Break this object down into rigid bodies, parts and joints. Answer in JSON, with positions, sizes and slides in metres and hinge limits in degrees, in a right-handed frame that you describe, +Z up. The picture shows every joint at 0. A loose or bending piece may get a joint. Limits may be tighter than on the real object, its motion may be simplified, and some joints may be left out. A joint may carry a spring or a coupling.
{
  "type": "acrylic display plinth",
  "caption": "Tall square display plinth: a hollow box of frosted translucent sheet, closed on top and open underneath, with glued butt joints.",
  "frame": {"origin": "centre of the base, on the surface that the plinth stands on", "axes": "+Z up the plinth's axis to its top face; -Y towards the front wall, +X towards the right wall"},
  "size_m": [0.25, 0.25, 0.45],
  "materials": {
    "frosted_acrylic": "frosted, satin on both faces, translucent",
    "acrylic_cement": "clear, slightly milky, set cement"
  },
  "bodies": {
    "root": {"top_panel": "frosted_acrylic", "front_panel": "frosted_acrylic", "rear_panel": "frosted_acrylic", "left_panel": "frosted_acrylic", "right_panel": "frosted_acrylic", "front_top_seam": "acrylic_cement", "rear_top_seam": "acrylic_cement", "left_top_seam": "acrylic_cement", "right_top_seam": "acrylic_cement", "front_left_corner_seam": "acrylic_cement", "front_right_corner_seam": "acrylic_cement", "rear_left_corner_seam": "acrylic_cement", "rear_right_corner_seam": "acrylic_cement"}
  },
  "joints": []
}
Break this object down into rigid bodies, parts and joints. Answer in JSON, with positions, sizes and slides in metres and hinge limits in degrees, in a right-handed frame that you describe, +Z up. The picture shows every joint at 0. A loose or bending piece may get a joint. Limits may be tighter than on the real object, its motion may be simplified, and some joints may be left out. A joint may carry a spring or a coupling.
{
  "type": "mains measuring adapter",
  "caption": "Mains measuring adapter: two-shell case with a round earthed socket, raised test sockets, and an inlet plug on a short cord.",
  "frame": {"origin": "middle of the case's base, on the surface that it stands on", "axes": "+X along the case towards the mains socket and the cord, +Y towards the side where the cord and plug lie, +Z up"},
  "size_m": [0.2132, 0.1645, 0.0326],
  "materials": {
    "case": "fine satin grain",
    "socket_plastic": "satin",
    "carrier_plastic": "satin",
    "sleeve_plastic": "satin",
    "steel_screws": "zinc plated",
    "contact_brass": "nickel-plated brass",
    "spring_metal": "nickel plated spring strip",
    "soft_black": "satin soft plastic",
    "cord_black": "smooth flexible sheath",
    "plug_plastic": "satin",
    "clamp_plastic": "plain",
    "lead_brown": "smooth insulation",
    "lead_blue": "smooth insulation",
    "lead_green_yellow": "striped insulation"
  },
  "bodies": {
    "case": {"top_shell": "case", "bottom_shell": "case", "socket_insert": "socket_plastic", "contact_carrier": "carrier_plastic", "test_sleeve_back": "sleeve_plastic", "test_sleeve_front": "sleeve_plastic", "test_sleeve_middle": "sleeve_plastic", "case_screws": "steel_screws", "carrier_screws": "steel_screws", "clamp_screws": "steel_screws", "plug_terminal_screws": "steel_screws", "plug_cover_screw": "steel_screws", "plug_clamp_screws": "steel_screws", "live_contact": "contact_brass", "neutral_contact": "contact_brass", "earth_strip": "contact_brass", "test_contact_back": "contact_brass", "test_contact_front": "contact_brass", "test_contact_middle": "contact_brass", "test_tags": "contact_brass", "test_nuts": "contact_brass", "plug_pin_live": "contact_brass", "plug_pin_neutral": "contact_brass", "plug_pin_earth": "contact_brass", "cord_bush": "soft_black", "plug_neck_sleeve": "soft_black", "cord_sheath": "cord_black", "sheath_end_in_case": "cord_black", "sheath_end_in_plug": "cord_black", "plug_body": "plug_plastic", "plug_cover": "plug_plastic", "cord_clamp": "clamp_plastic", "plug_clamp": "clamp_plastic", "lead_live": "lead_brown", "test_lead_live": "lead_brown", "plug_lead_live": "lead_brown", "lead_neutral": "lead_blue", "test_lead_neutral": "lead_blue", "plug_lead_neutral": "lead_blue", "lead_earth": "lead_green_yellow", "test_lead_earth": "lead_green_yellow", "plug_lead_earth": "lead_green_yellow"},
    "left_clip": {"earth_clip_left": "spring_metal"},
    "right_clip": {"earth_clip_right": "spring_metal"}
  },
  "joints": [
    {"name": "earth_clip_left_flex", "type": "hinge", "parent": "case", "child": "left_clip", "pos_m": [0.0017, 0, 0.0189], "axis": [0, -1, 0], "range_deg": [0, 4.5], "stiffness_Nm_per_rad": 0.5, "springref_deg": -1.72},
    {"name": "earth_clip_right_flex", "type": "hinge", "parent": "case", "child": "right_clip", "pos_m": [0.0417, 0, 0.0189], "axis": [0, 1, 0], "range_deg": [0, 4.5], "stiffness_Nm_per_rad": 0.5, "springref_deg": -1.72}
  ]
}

▬▬▬

• Stated problem: Copy each line of the data above without altering a single character.

• Task solution:
Break this object down into rigid bodies, parts and joints. Answer in JSON, with positions, sizes and slides in metres and hinge limits in degrees, in a right-handed frame that you describe, +Z up. The picture shows every joint at 0. A loose or bending piece may get a joint. Limits may be tighter than on the real object, its motion may be simplified, and some joints may be left out. A joint may carry a spring or a coupling.
{
  "type": "acrylic display plinth",
  "caption": "Tall square display plinth: a hollow box of frosted translucent sheet, closed on top and open underneath, with glued butt joints.",
  "frame": {"origin": "centre of the base, on the surface that the plinth stands on", "axes": "+Z up the plinth's axis to its top face; -Y towards the front wall, +X towards the right wall"},
  "size_m": [0.25, 0.25, 0.45],
  "materials": {
    "frosted_acrylic": "frosted, satin on both faces, translucent",
    "acrylic_cement": "clear, slightly milky, set cement"
  },
  "bodies": {
    "root": {"top_panel": "frosted_acrylic", "front_panel": "frosted_acrylic", "rear_panel": "frosted_acrylic", "left_panel": "frosted_acrylic", "right_panel": "frosted_acrylic", "front_top_seam": "acrylic_cement", "rear_top_seam": "acrylic_cement", "left_top_seam": "acrylic_cement", "right_top_seam": "acrylic_cement", "front_left_corner_seam": "acrylic_cement", "front_right_corner_seam": "acrylic_cement", "rear_left_corner_seam": "acrylic_cement", "rear_right_corner_seam": "acrylic_cement"}
  },
  "joints": []
}
Break this object down into rigid bodies, parts and joints. Answer in JSON, with positions, sizes and slides in metres and hinge limits in degrees, in a right-handed frame that you describe, +Z up. The picture shows every joint at 0. A loose or bending piece may get a joint. Limits may be tighter than on the real object, its motion may be simplified, and some joints may be left out. A joint may carry a spring or a coupling.
{
  "type": "mains measuring adapter",
  "caption": "Mains measuring adapter: two-shell case with a round earthed socket, raised test sockets, and an inlet plug on a short cord.",
  "frame": {"origin": "middle of the case's base, on the surface that it stands on", "axes": "+X along the case towards the mains socket and the cord, +Y towards the side where the cord and plug lie, +Z up"},
  "size_m": [0.2132, 0.1645, 0.0326],
  "materials": {
    "case": "fine satin grain",
    "socket_plastic": "satin",
    "carrier_plastic": "satin",
    "sleeve_plastic": "satin",
    "steel_screws": "zinc plated",
    "contact_brass": "nickel-plated brass",
    "spring_metal": "nickel plated spring strip",
    "soft_black": "satin soft plastic",
    "cord_black": "smooth flexible sheath",
    "plug_plastic": "satin",
    "clamp_plastic": "plain",
    "lead_brown": "smooth insulation",
    "lead_blue": "smooth insulation",
    "lead_green_yellow": "striped insulation"
  },
  "bodies": {
    "case": {"top_shell": "case", "bottom_shell": "case", "socket_insert": "socket_plastic", "contact_carrier": "carrier_plastic", "test_sleeve_back": "sleeve_plastic", "test_sleeve_front": "sleeve_plastic", "test_sleeve_middle": "sleeve_plastic", "case_screws": "steel_screws", "carrier_screws": "steel_screws", "clamp_screws": "steel_screws", "plug_terminal_screws": "steel_screws", "plug_cover_screw": "steel_screws", "plug_clamp_screws": "steel_screws", "live_contact": "contact_brass", "neutral_contact": "contact_brass", "earth_strip": "contact_brass", "test_contact_back": "contact_brass", "test_contact_front": "contact_brass", "test_contact_middle": "contact_brass", "test_tags": "contact_brass", "test_nuts": "contact_brass", "plug_pin_live": "contact_brass", "plug_pin_neutral": "contact_brass", "plug_pin_earth": "contact_brass", "cord_bush": "soft_black", "plug_neck_sleeve": "soft_black", "cord_sheath": "cord_black", "sheath_end_in_case": "cord_black", "sheath_end_in_plug": "cord_black", "plug_body": "plug_plastic", "plug_cover": "plug_plastic", "cord_clamp": "clamp_plastic", "plug_clamp": "clamp_plastic", "lead_live": "lead_brown", "test_lead_live": "lead_brown", "plug_lead_live": "lead_brown", "lead_neutral": "lead_blue", "test_lead_neutral": "lead_blue", "plug_lead_neutral": "lead_blue", "lead_earth": "lead_green_yellow", "test_lead_earth": "lead_green_yellow", "plug_lead_earth": "lead_green_yellow"},
    "left_clip": {"earth_clip_left": "spring_metal"},
    "right_clip": {"earth_clip_right": "spring_metal"}
  },
  "joints": [
    {"name": "earth_clip_left_flex", "type": "hinge", "parent": "case", "child": "left_clip", "pos_m": [0.0017, 0, 0.0189], "axis": [0, -1, 0], "range_deg": [0, 4.5], "stiffness_Nm_per_rad": 0.5, "springref_deg": -1.72},
    {"name": "earth_clip_right_flex", "type": "hinge", "parent": "case", "child": "right_clip", "pos_m": [0.0417, 0, 0.0189], "axis": [0, 1, 0], "range_deg": [0, 4.5], "stiffness_Nm_per_rad": 0.5, "springref_deg": -1.72}
  ]
}